■ What the task requires ■
Repeat the full listing, word for word.

§ §

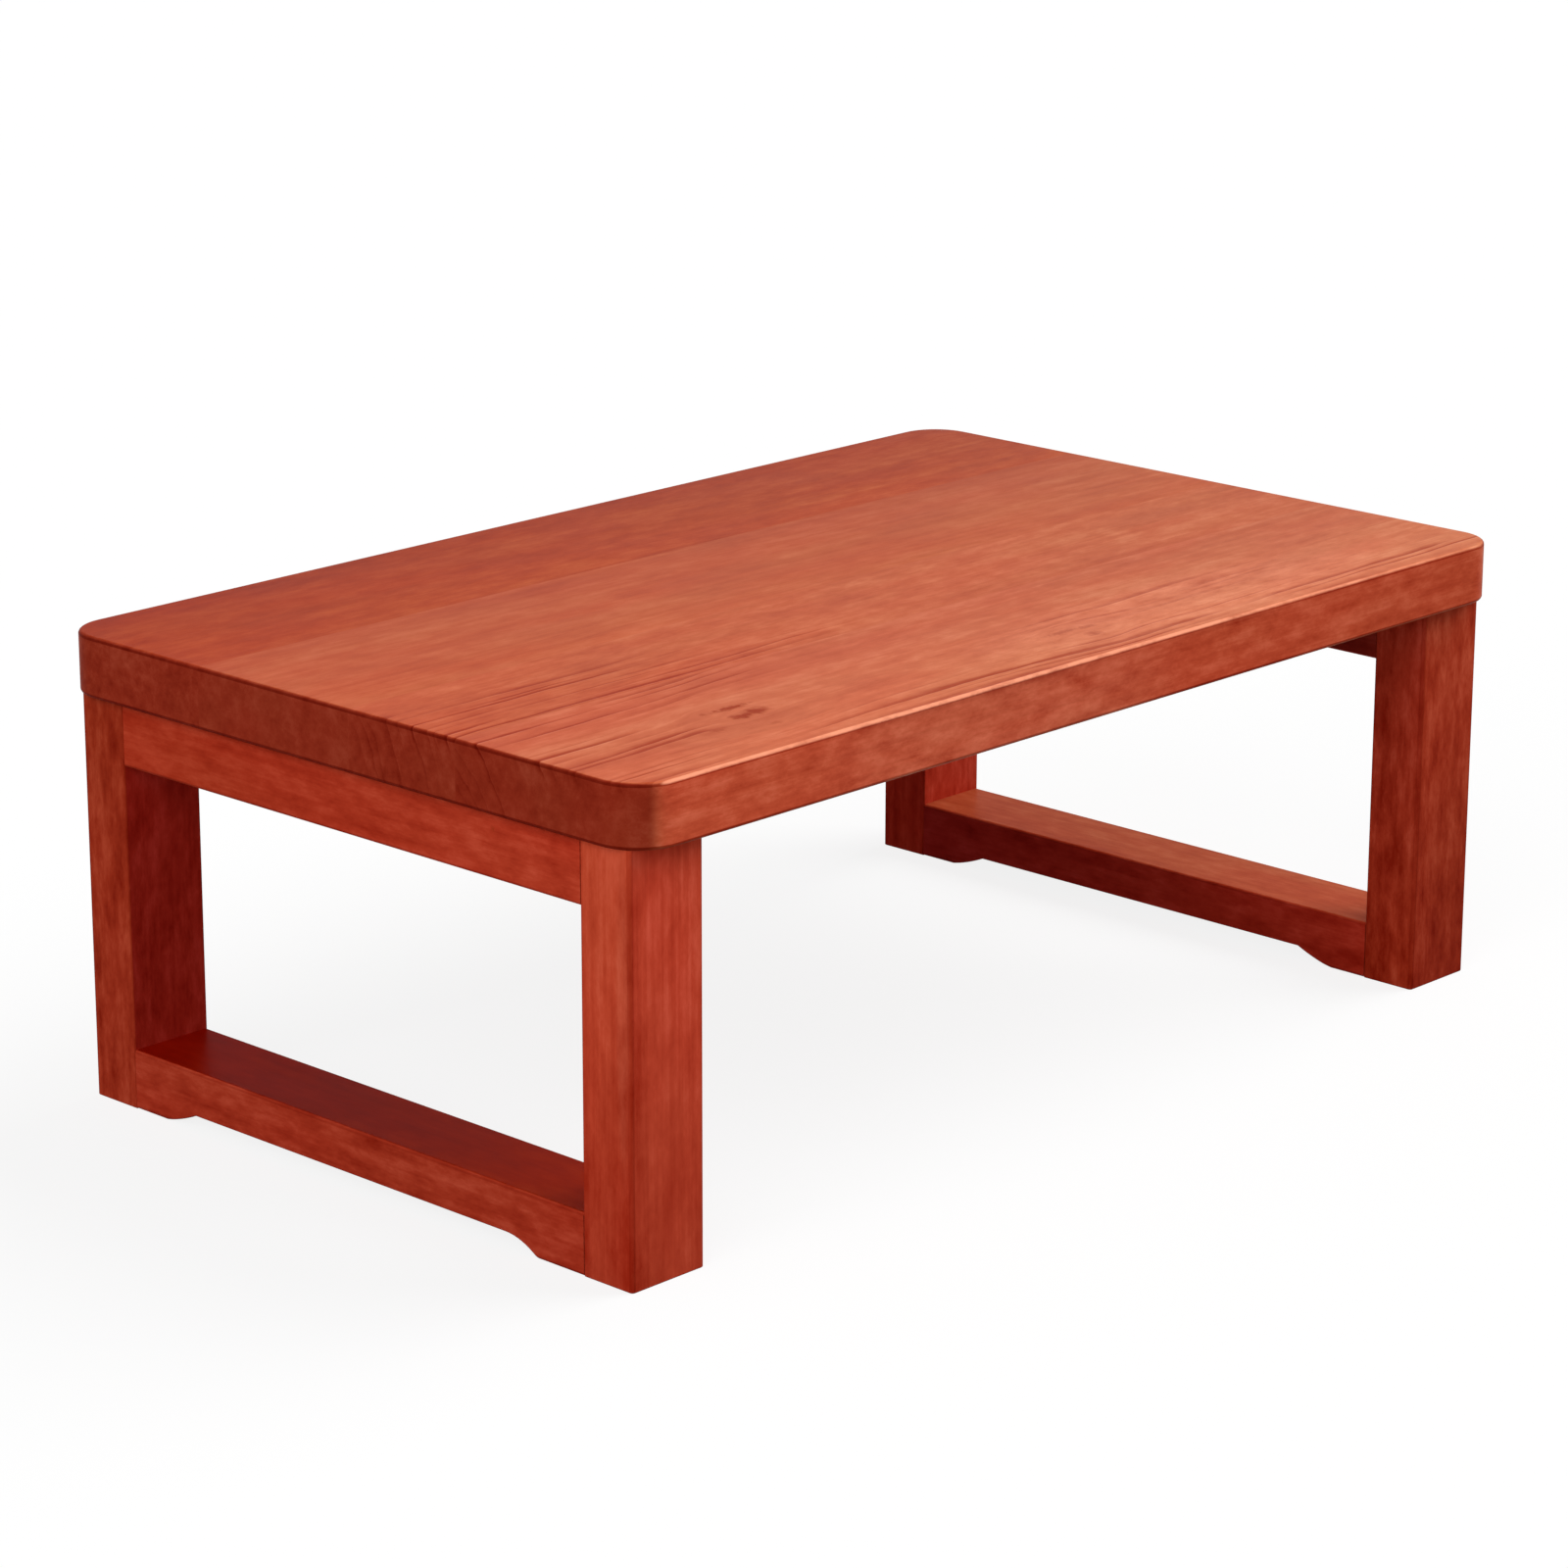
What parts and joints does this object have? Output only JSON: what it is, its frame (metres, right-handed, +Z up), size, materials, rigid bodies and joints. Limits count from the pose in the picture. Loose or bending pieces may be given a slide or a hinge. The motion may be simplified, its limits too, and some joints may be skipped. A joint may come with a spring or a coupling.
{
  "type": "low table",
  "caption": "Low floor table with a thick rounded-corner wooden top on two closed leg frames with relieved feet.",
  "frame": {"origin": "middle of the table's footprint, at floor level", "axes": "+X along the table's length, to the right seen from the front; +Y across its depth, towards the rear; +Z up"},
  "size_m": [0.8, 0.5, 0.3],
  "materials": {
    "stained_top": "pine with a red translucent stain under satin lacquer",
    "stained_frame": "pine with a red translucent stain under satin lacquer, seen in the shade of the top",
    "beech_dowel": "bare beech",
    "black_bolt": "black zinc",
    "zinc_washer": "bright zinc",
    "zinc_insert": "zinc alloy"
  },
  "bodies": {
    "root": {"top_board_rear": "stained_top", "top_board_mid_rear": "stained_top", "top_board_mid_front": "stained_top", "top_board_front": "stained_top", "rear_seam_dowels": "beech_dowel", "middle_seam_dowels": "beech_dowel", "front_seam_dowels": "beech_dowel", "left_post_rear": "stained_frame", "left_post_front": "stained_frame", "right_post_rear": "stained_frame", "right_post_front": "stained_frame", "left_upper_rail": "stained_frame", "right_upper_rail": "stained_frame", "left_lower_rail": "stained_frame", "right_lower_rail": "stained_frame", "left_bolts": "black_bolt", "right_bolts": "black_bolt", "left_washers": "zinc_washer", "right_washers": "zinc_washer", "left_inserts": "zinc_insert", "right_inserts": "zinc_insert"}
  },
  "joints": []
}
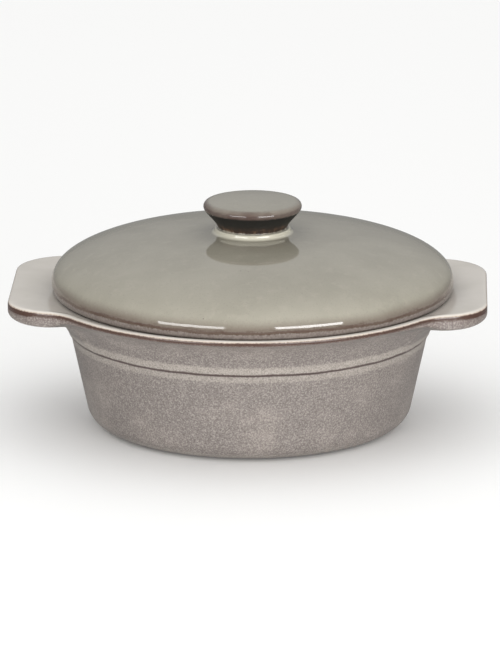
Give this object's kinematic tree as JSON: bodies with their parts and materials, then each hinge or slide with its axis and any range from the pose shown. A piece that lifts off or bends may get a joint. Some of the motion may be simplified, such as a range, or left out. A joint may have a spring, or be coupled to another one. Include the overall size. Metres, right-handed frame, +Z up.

§ §

■ Solution for this exercise ■
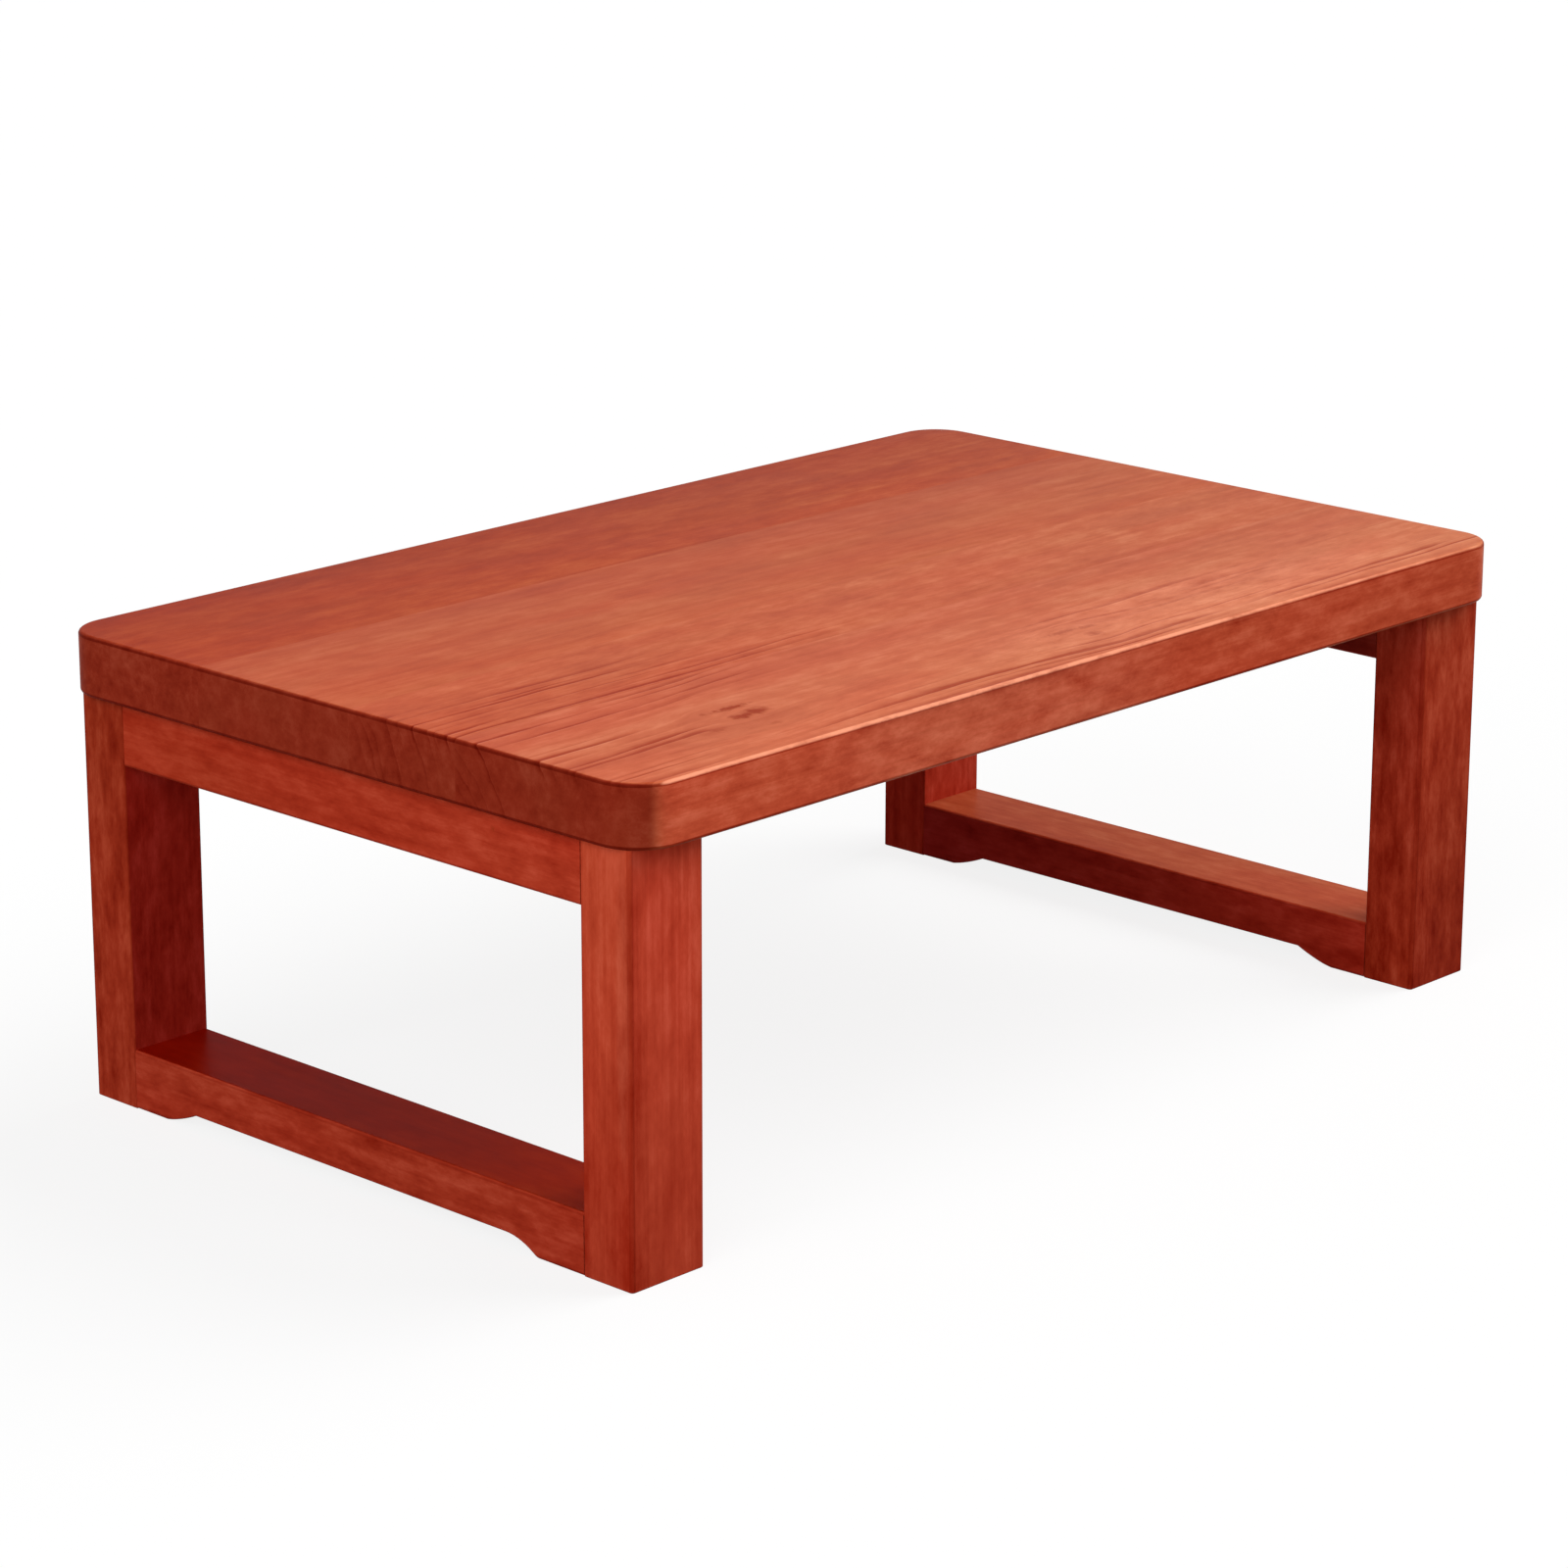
What parts and joints does this object have? Output only JSON: what it is, its frame (metres, right-handed, +Z up), size, materials, rigid bodies and joints. Limits count from the pose in the picture. Loose or bending pieces may be given a slide or a hinge. The motion may be simplified, its limits too, and some joints may be skipped. A joint may come with a spring or a coupling.
{
  "type": "low table",
  "caption": "Low floor table with a thick rounded-corner wooden top on two closed leg frames with relieved feet.",
  "frame": {"origin": "middle of the table's footprint, at floor level", "axes": "+X along the table's length, to the right seen from the front; +Y across its depth, towards the rear; +Z up"},
  "size_m": [0.8, 0.5, 0.3],
  "materials": {
    "stained_top": "pine with a red translucent stain under satin lacquer",
    "stained_frame": "pine with a red translucent stain under satin lacquer, seen in the shade of the top",
    "beech_dowel": "bare beech",
    "black_bolt": "black zinc",
    "zinc_washer": "bright zinc",
    "zinc_insert": "zinc alloy"
  },
  "bodies": {
    "root": {"top_board_rear": "stained_top", "top_board_mid_rear": "stained_top", "top_board_mid_front": "stained_top", "top_board_front": "stained_top", "rear_seam_dowels": "beech_dowel", "middle_seam_dowels": "beech_dowel", "front_seam_dowels": "beech_dowel", "left_post_rear": "stained_frame", "left_post_front": "stained_frame", "right_post_rear": "stained_frame", "right_post_front": "stained_frame", "left_upper_rail": "stained_frame", "right_upper_rail": "stained_frame", "left_lower_rail": "stained_frame", "right_lower_rail": "stained_frame", "left_bolts": "black_bolt", "right_bolts": "black_bolt", "left_washers": "zinc_washer", "right_washers": "zinc_washer", "left_inserts": "zinc_insert", "right_inserts": "zinc_insert"}
  },
  "joints": []
}
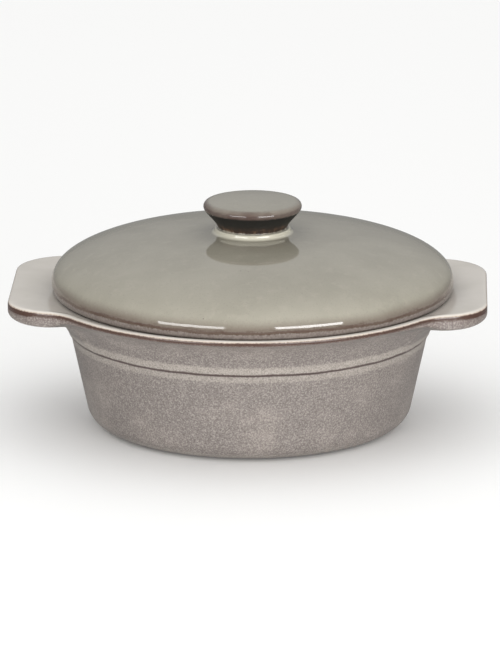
Give this object's kinematic tree as JSON: bodies with their parts and materials, then each hinge or slide with its axis and any range from the pose shown. A piece that lifts off or bends may get a joint. Some of the motion may be simplified, such as a range, or left out. A joint may have a spring, or be coupled to another one. Include the overall size. Metres, right-handed frame, +Z up.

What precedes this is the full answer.